What to Look for Before You Move In

What to Look for Before You Move In
Turn on lights, check faucets and open doors when walking through your potential home. (Stock photo)

When you're in the middle of a stressful PCS move it's easy to just throw your hands up during your apartment search and take any residence that looks good initially. But, if you do this, you risk being stuck with a hole-in-the-wall for a year or more if you don't take time to take stock of your potential living space.

Before you sign your name on the lease you should take the time to follow Apartmentliving.com's tips for finding a nice apartment:

1) Sufficient safety features, including smoke detectors, fire extinguishers and carbon monoxide detectors, should be in place. Look inside the apartment as well as in the hallways and in other common areas.

2) Check out faucets, toilets and the pipes under kitchen cabinets for potential leaks in plumbing.

3) Check the water pressure in the unit. Also check the water temperature. Turn on the water in the shower when you walk into the unit and see how long it takes to get warm or hot (your bathing preference). Keep the shower on while you complete the rest of your walk through. The temperature should remain comfortable by the time you leave the unit. If the water is cold by the time that you leave, there's a good chance that you could run out of hot water in the mornings.

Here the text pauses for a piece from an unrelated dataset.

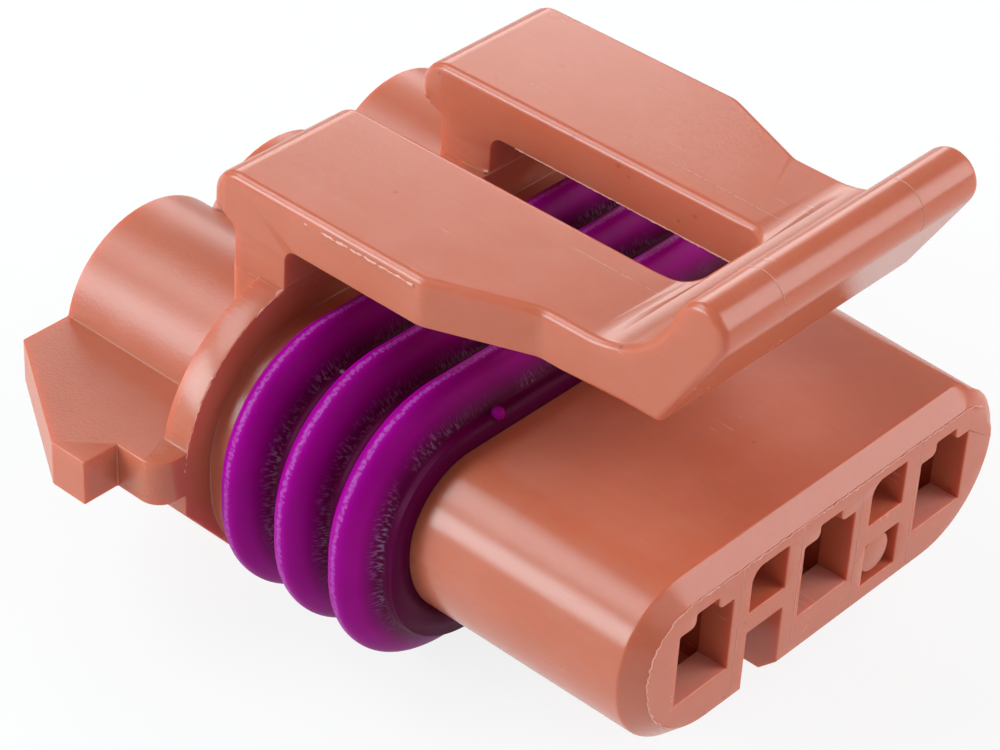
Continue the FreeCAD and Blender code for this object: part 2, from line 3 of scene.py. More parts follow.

4) Find out if there is an in-unit water heater or if there is one that is shared by multiple units. This will also affect the amount of hot water that runs to the apartment.

5) Even though the water heater might be large enough, if it is shared, your neighbor upstairs might like to take early morning, hot showers that last an hour. Regardless of the size of the heater, if you shower after your neighbor, you'll be cold.

6) Check the water heater and furnace to make sure they are free of rust. Look for rocks, stones or other debris on the outside of the heater or furnace. This debris or chipping may indicate leaks. These leaks could possibly indicate carbon monoxide problems.

7) Make sure that all appliances in the unit work properly and are not damaged. If there is not a washer or dryer in the unit, ask to see the common laundry area. Make sure the common area is well maintained and is well lit. Make sure that access to the common laundry area is limited to residents only.

8) Look for any evidence of insects or rodents, both on the floor in visible areas as well as inside cabinets, drawers and closets.

9) Run your hand along the outside of the window to check for drafts.

10) Look up at the ceiling for any water damage. This may indicate either a leak from outside or very careless upstairs neighbors. If there is discoloration, it may be a sign of mold.

11) Check to see if there is any peeling paint or wallpaper, or if any of the walls show signs of cracking or repairs. This may also indicate water seepage problems or may indicate a breech in the building foundation.

12) Locks should be sturdy and not wobbly.

13) Doors should open and close easily and fit well within the doorframe. The hinges should be sturdy. This is of superior importance when inspecting doors that lead to the outside. The apartment should have a deadbolt on all outside doors.

14) Turn off and on all lighting inside the apartment to check for electrical shortages.

15) Bring a small electrical appliance (like a radio or clock) with you. Check the outlets in the apartment to make sure that they all work properly and there are no electrical problems.

16) Don't rush through the inspection of your potential new apartment. Be thorough and take your time. After all, it will be your home for at least the next year, make sure you choose a place that you know you'll be happy with.